> _Dataset content_
▼▼▼

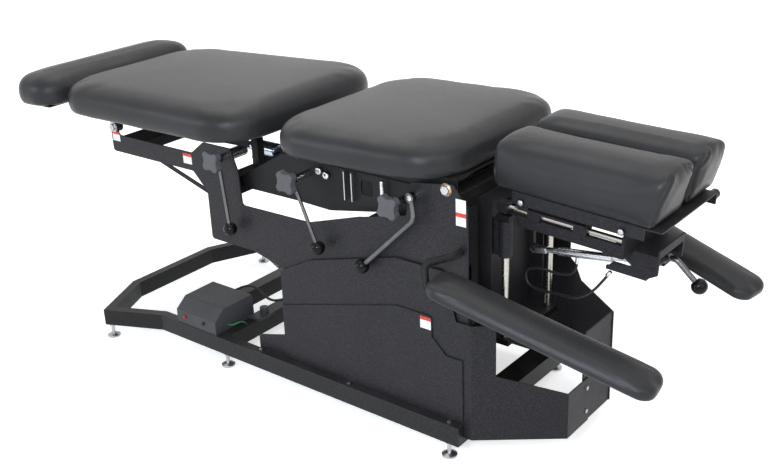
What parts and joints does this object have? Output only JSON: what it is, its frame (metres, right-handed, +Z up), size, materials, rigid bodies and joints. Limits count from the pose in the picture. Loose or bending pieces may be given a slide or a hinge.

▲▲▲
▼▼▼

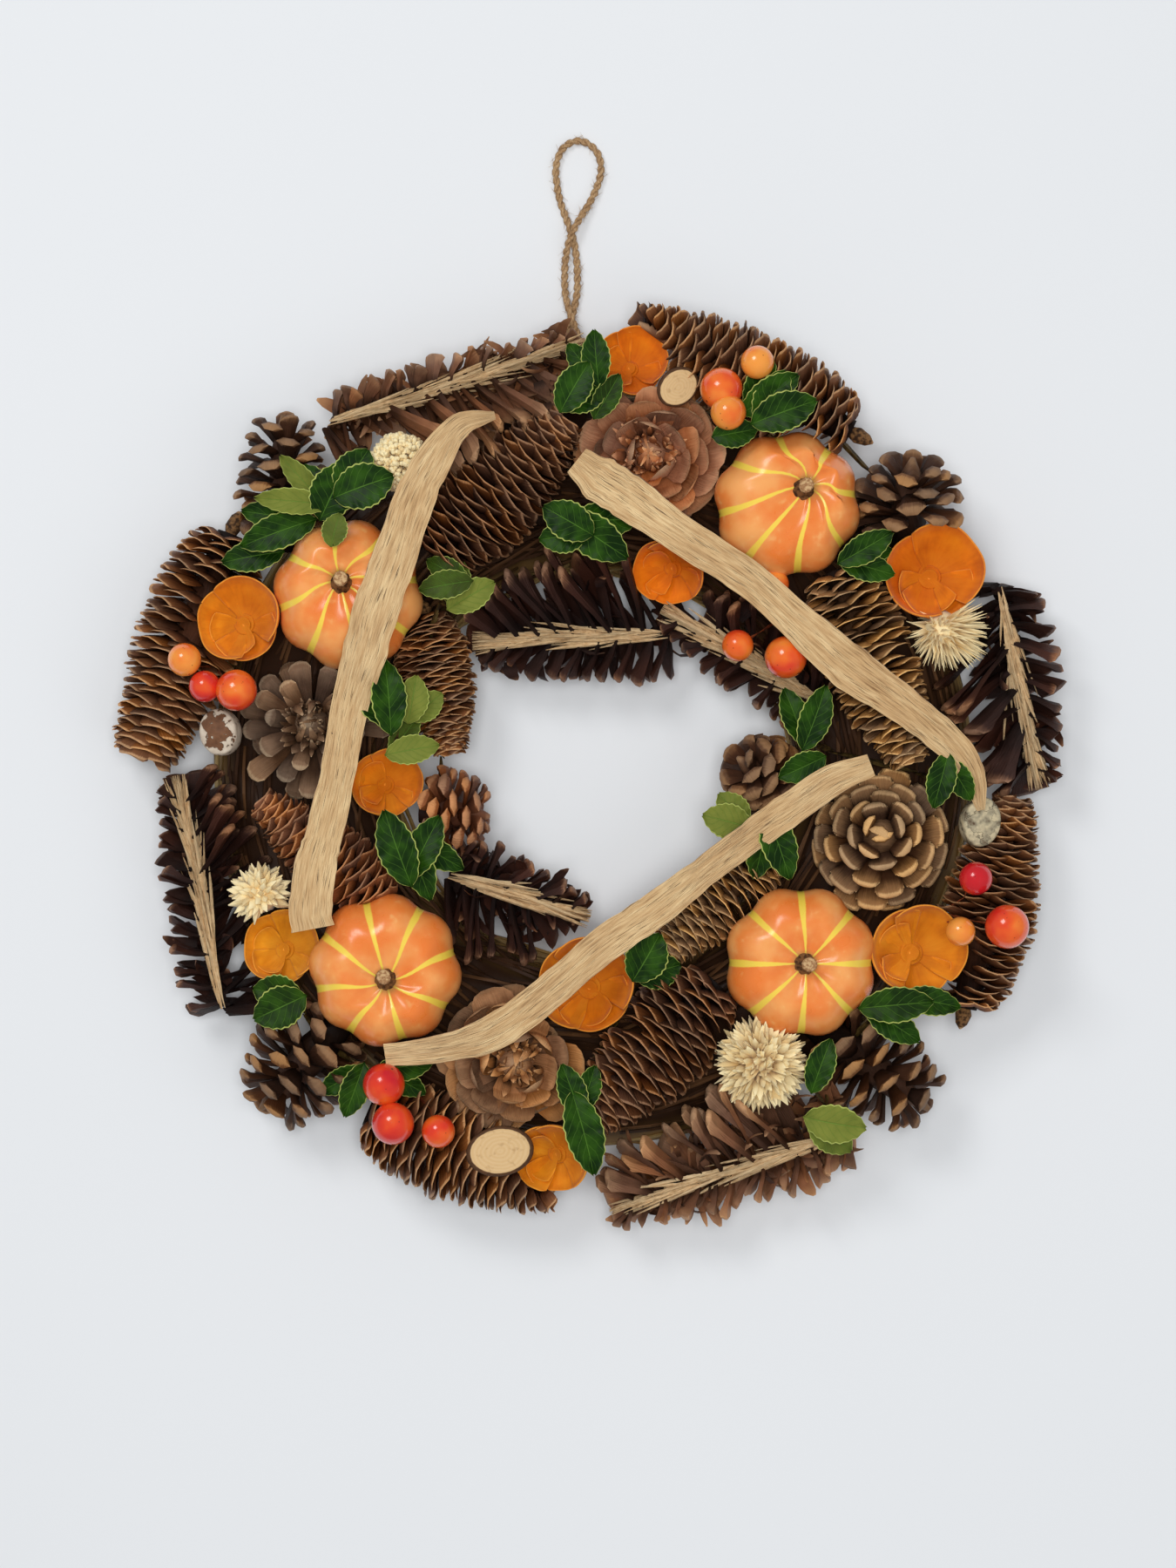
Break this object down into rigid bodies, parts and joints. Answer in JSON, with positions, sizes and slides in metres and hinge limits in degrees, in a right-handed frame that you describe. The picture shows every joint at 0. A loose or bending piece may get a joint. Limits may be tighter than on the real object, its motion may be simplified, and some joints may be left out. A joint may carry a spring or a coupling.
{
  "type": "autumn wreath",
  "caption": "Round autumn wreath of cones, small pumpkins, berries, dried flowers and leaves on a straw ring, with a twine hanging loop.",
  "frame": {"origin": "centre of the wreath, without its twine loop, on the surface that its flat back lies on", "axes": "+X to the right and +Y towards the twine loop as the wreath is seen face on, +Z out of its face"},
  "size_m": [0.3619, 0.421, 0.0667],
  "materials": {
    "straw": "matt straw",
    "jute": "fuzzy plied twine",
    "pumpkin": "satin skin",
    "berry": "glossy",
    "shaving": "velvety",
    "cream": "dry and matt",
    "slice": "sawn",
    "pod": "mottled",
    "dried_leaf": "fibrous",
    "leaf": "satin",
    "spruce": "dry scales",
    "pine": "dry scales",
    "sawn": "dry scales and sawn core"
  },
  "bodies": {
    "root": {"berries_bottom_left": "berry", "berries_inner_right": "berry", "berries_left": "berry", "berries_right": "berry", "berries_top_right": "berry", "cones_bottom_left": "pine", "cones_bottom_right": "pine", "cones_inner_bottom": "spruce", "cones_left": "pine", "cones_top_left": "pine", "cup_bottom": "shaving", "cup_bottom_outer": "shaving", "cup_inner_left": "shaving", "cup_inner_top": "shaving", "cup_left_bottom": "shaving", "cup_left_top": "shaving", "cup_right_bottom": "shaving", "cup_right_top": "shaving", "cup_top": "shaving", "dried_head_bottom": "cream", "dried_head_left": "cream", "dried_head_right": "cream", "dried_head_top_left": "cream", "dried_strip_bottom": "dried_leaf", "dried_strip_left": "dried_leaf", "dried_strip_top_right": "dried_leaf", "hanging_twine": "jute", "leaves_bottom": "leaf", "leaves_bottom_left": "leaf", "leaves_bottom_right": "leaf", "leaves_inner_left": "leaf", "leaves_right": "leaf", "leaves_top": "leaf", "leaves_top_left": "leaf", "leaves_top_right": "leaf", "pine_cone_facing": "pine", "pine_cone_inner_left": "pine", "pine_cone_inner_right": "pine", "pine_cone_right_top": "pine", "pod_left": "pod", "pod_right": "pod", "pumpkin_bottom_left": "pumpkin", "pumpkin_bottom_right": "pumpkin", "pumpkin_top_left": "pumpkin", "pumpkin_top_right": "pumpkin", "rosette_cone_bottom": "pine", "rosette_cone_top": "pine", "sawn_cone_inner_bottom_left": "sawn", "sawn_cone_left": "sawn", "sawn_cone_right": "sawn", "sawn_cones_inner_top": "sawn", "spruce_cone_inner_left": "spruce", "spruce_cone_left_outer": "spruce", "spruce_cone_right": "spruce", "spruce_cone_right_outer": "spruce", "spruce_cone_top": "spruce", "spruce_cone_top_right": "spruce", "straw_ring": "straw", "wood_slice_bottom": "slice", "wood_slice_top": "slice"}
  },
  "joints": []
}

▲▲▲

Your task is to pick out every line with the string "rigid" and copy it.

What parts and joints does this object have? Output only JSON: what it is, its frame (metres, right-handed, +Z up), size, materials, rigid bodies and joints. Limits count from the pose in the picture. Loose or bending pieces may be given a slide or a hinge.
Break this object down into rigid bodies, parts and joints. Answer in JSON, with positions, sizes and slides in metres and hinge limits in degrees, in a right-handed frame that you describe. The picture shows every joint at 0. A loose or bending piece may get a joint. Limits may be tighter than on the real object, its motion may be simplified, and some joints may be left out. A joint may carry a spring or a coupling.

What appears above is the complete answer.